Tonight I’m listening to “Depths” by Hillsong Worship, and it reminds me of listening to it over and over and over again just two, short years ago. That song was one of a handful that saw me through the roughest 1+ years of my life.
I know I’ve eluded to that year in a few posts, but as I am far enough removed from that time, I feel much freer to share about that dark season.
For much of my childhood and young adult life, I thought God hated me. No one knows how many times I cried to him, “Why do you hate me so much? If you hate me this much, why did you ever make me? And if you hate me this much after creating me, why don’t you just kill me?”

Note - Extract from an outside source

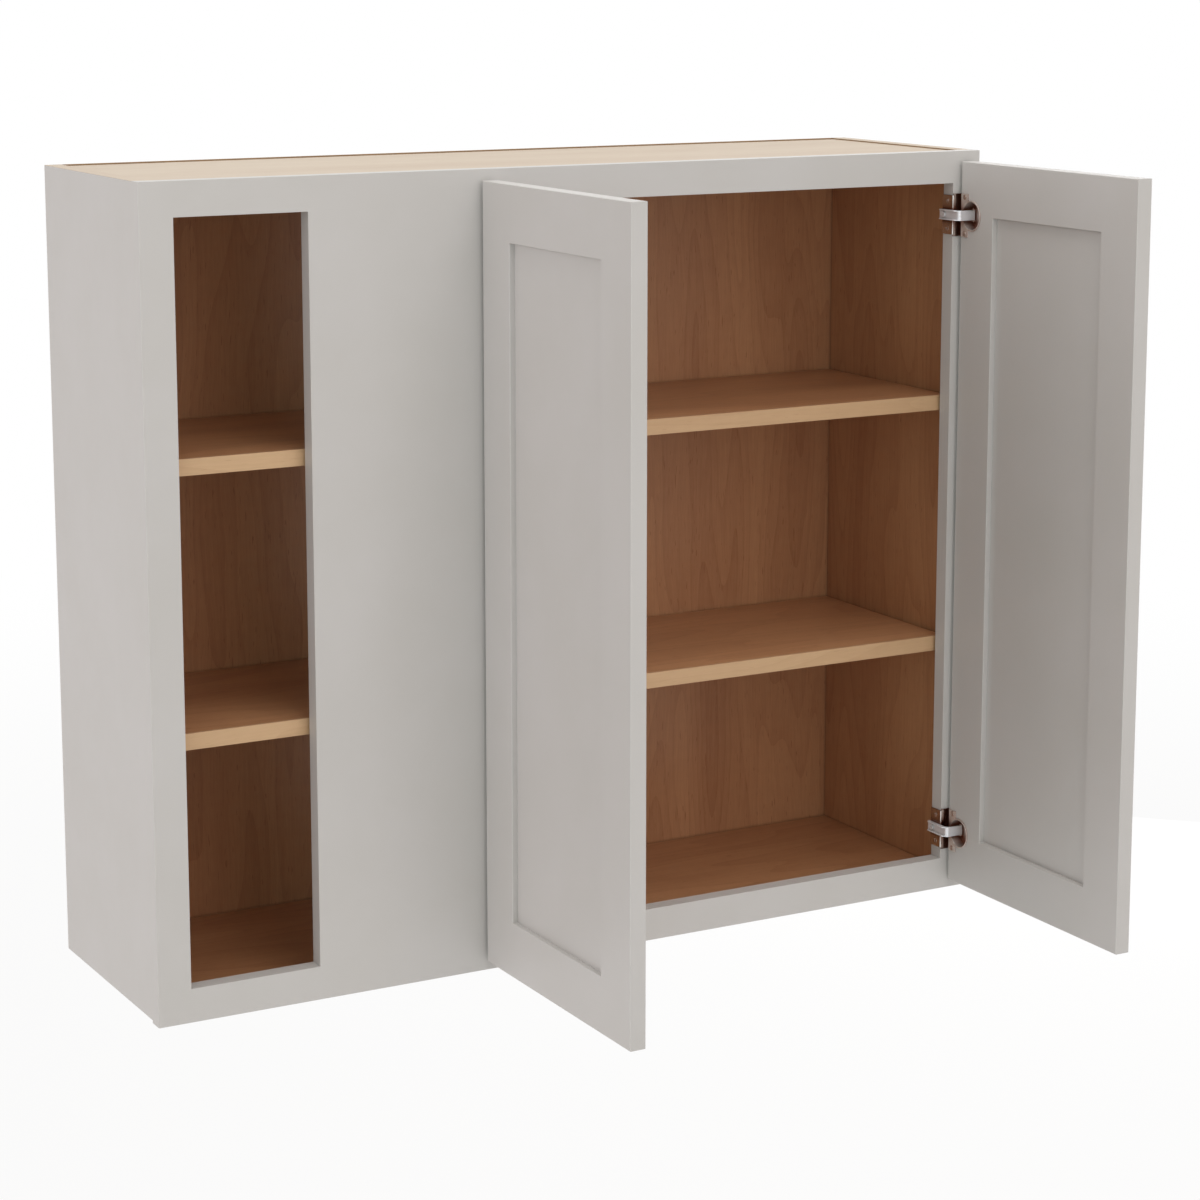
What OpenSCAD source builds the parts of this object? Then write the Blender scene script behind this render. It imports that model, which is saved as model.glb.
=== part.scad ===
// Blind corner wall cabinet with a face frame, two Shaker doors on concealed cup hinges and two shelves.
// Millimetres. The origin is the middle of the back face.
// X runs along the front, Y points into the wall and Z is up.
// Both doors are drawn open at a right angle to the front.

/* [Cabinet] */
// Overall width
cab_w = 1066.8; // [1040:0.1:1120]
// Overall height
cab_h = 914.4; // [800:0.1:1060]
// Overall depth with the face frame
cab_d = 295; // [285:0.1:330]
// Thickness of the side panels
side_t = 19.05; // [18:0.05:20]
// Thickness of the top and bottom panels
deck_t = 12.7; // [12:0.1:15]
// Thickness of the back panel
back_t = 3.2; // [3:0.1:5]
// Height of the side panels' rim above the top panel
top_rim = 1.6; // [1:0.1:3]
// Height of the hanging rail
hang_h = 44; // [38:1:60]

/* [Face frame] */
// Thickness of the face frame
frame_t = 19.05; // [19:0.05:22]
// Width of the outer stiles and the rails
frame_w = 38.1; // [38:0.1:45]
// Width of the open blind section beside the left stile
blind_open_w = 152.4; // [130:0.1:170]
// Width of the blind stile
blind_stile_w = 231.8; // [200:0.1:250]
// How far the frame hangs below the side panels
frame_drop = 3.2; // [2:0.1:6]

/* [Shelves] */
// Thickness of the shelves
shelf_t = 18.3; // [16:0.05:22]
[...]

2014-2015 had all of those years beat by a longshot. While I may not have been as mentally absent as I was as a child, teen, and young adult, I very well could have been, for as awful as I felt. No matter what anyone said to me, I was convinced God loathed my life as much as I did. I was immersed in church and ministry, and yet, the very place one would expect to find God the closest was the place where he was the farthest.
The verses about God being near to the broken-hearted and keeping all our tears in a bottle mocked me. In the deep sorrow of my heart, I did not feel God anywhere. And if he were keeping track of my tears, I was surely well on my way to reaching a record for crying the most consecutive nights in a row. It seemed that he peered at that giant blue bottle, squinted at how close to the “full” mark the liquid had reached, and set it back down. Pushing it away, he sighed and said, “Let me know when it overflows. Then—and only then—will I do something about it.” Then he turned away and went back to more important things.

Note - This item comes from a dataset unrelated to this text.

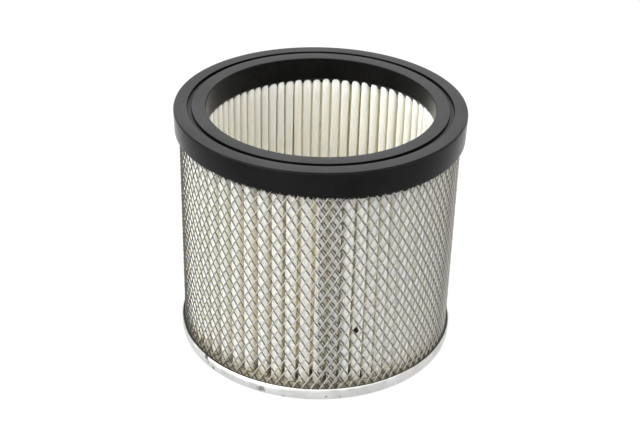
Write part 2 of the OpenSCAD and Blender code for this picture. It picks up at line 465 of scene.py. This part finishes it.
def ring_section():
    """Corners of the ring's section, from the foot of the bore wall outwards and back over the top."""
    groove_in, groove_out = GROOVE_R - GROOVE_W / 2, GROOVE_R + GROOVE_W / 2
    return [(BORE_R, CREEP_Z + SEAT_H, 0.3 * MM), (BORE_R + SEAT_W, CREEP_Z, 0),
            (MESH_MID_R, CREEP_Z, 0.3 * MM), (MESH_MID_R, SKIRT_Z, 0),
            (SKIRT_R - 0.9 * MM, SKIRT_Z, 0), (SKIRT_R, SKIRT_Z + 0.5 * MM, 0.3 * MM),
            (RING_R, RING_TOP - LIP_DROP, 0.3 * MM), (RING_R - LIP_STEP, RING_TOP - LIP_DROP, 0),
            (RING_R - LIP_STEP, RING_TOP, 0.6 * MM),
            (groove_out, RING_TOP, 0.2 * MM), (groove_out, RING_TOP - GROOVE_D, 0.25 * MM),
            (groove_in, RING_TOP - GROOVE_D, 0.25 * MM), (groove_in, RING_TOP, 0.2 * MM),
            (BORE_R, RING_TOP, 0.5 * MM)]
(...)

I poured my very life into ministry and service and it amounted to nothing. God didn’t love me anymore. Worship wrenched my soul. How could one honestly sing of an awesome, magnificent God when he was that to others but not to you? Words that were attempts at comfort and counsel were empty, hollow, and fleeting. No mortal in my life truly knew the depths of despair, desperation, and heart-break that characterized my life in that long, dark season.
During this time, I lost my two best friends—my 17-year-old cat died the day after Christmas and my then best friend’s and my relationship simply ceased to exist. Life couldn’t get much worse. But it would have been bearable, if I’d known in the deepest depths of my soul that God loved me—that he wasn’t against me, even when it felt that way.
This time of greatest darkness lasted a good year and a half. Sure, there were moments when the thick cloud would crack open to let in a shaft of light, but those times were all very short-lived. I just didn’t want to live anymore. And for someone who had a fairly strong theological foundation to sink my heart and mind into, this was a new, scary thing to go through.
There really are no reasons or explanations I can give for why the darkness finally lifted. I simply believe that sometimes God allows us to go through extreme “dark nights of the soul” (as Mother Teresa and John of the Cross referred to them as), to force us to trust in a God we can neither see or feel. There is no better way I could explain the theological belief commonly known as the Perseverance of the Saints than to actually walk through a darkness so thick, you are a hairbreadth away from cracking…but Jesus is stronger.
And while I may have emerged from the darkness stronger in my trust in Jesus, it is unlikely I’ll ever be who I used to be before that season. That time aged me like nothing else ever did, while also giving me a greater empathy and insight into the extreme depths of sorrow and depression people drown in. Also, some of my deepest writings and reflections came out of this season.
And now, more than ever, I believe every believer in Jesus needs to have a rock-solid foundation in the sovereignty and goodness of God. The thick darkness requires a level of faith and trust that can’t be fully test-driven until the storm comes. You have to believe in something—Someone—you can’t see, when all reason and all feelings tell you the exact opposite.
Dear people who read this, please don’t attempt to put all seasons of darkness into neat, spiritual categories that you can wrap your minds around. And if you feel compelled to speak into someone’s situation, please ask first. Don’t assume you know what the other person is going through or that you can even help them in this season. It’s very likely you will hear some very bitter, broken words—and instead of answering them in the way Job’s friends did, just listen and don’t attempt to “set them straight”. Sometimes silence and a shoulder squeeze are the best medicines.
And to all the people who have or will go through incredible seasons of darkness and doubt—I love you. You are not alone. Jesus has not left you. You will sing again. It may not be for a very long time, but you will rejoice in Jesus again. One day, you will again see, feel, and taste that he is good.
Thanks. “Sometimes silence and a shoulder squeeze are the best medicines.”